Bastien Lagneaux

github profile: https://github.com/Blagneaux

PhD student at ENS Rennes and IETR: Development of an Intelligent Experimental Setup for the Measurement and Manipulation of the Hydrodynamic State of a Basin with Submerged Bodies.

Accepted Talks:

From Realistic and Automated Fish Digital Twin to Data Ethics: Building Reproducible Pipelines and Dataset for Biological AI

This paper presents a limited and preliminary automated pipeline for generating hydrodynamic digital twins of fish from real-world experimental data, combining computer vision, computational fluid dynamics (CFD), and ethical AI practices. Using a YOLOv8 segmentation model trained on manually labeled laboratory video recordings, the system extracts fish motion and integrates it into a dimensionless CFD simulation via the HAACHAMA framework. The resulting digital twins closely replicate vortex dynamics observed in nature and enable pressure field estimation without invasive techniques such as Particle Image Velocimetry (PIV).

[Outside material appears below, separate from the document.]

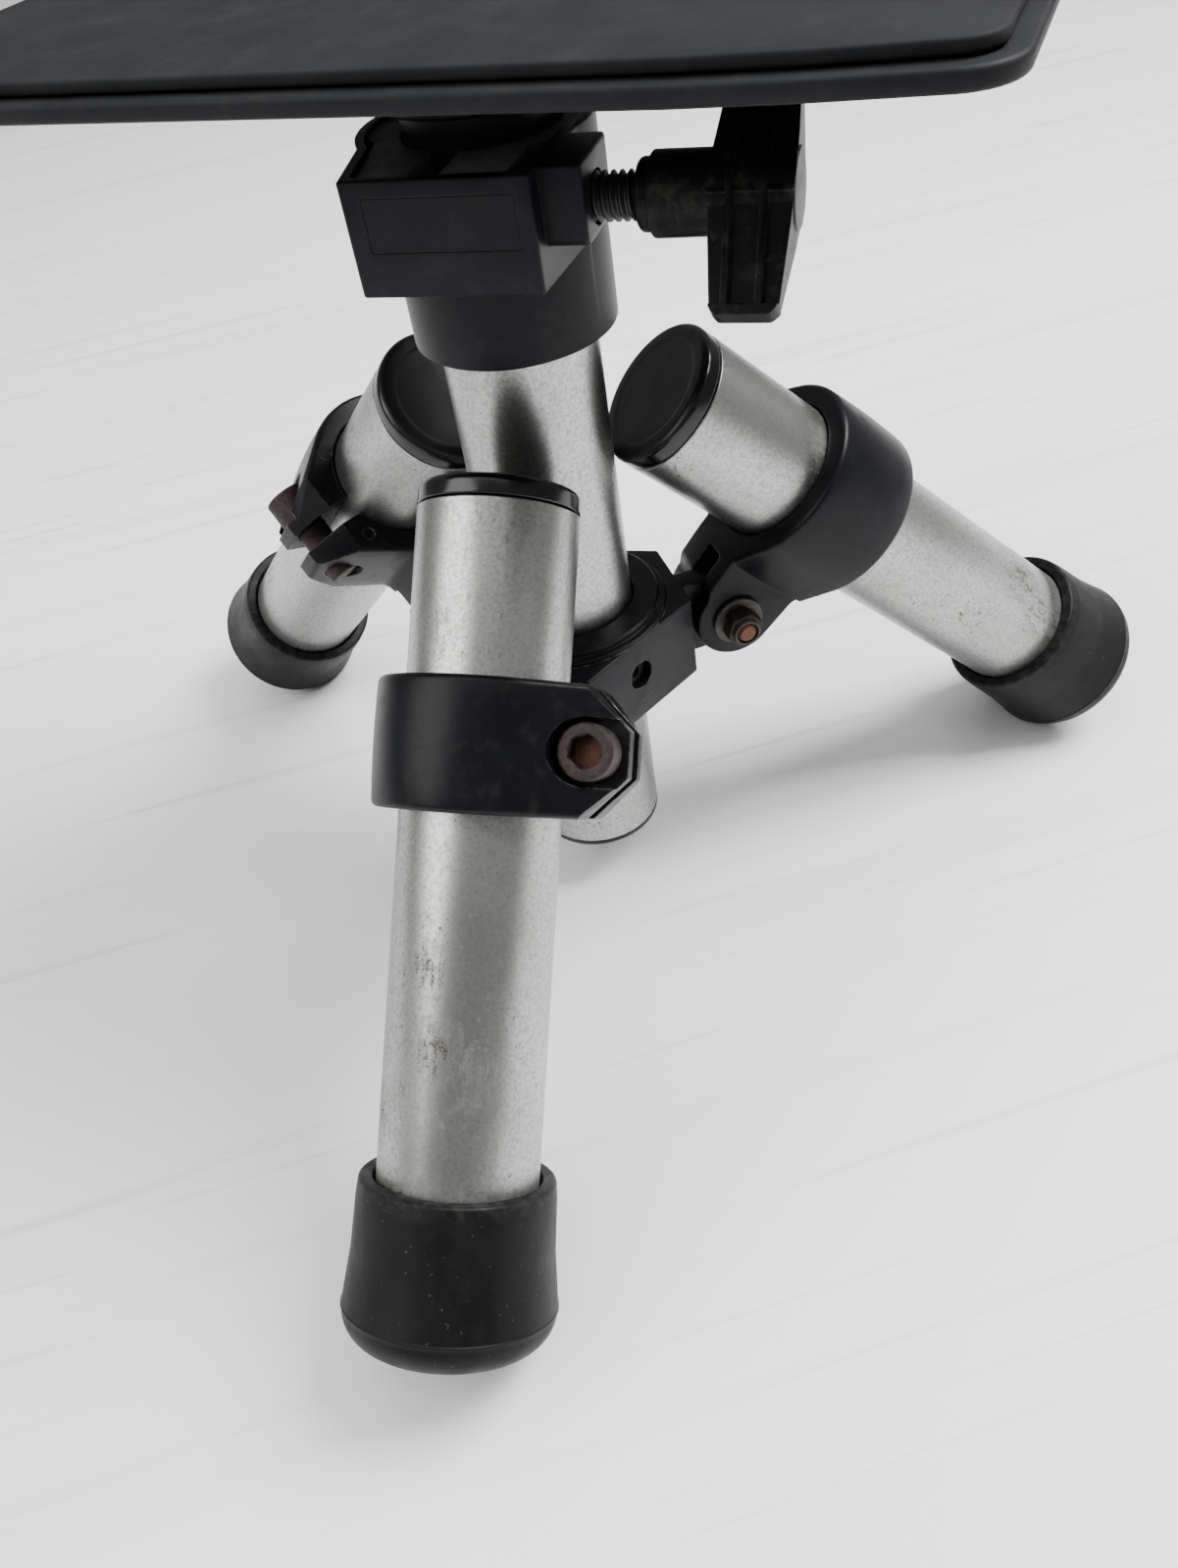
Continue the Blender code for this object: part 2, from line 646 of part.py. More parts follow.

This work demonstrates the feasibility of automated, biologically respectful simulation in aquatic environments and contributes an open-source dataset to support reproducible research. Broader applications include ecological monitoring, bio-inspired robotics, and fish passage optimization, addressing emerging challenges in ethical, cross-disciplinary AI. Building on this proof of concept, the second part of the paper shifts focus toward the critical challenge of scaling the system through the construction of a robust and ethically grounded dataset. Given the widely reported reproducibility crisis in experimental sciences, the creation of such a dataset must go beyond quantity and embrace a reflective framework of quality. We propose key considerations for dataset design in this context: methodological transparency to ensure experimental repeatability; tooling and annotation consistency for reproducibility across computational processes; adherence to ethical standards concerning animal handling and data privacy; durable and open-access storage solutions to promote equitable availability; and careful licensing choices that balance openness with appropriate use. This discussion aims to articulate a roadmap for constructing meaningful datasets at the intersection of AI, biology, and ethics—positioning data not only as a technical resource, but as a socio-technical infrastructure that underpins trustworthy scientific advancement.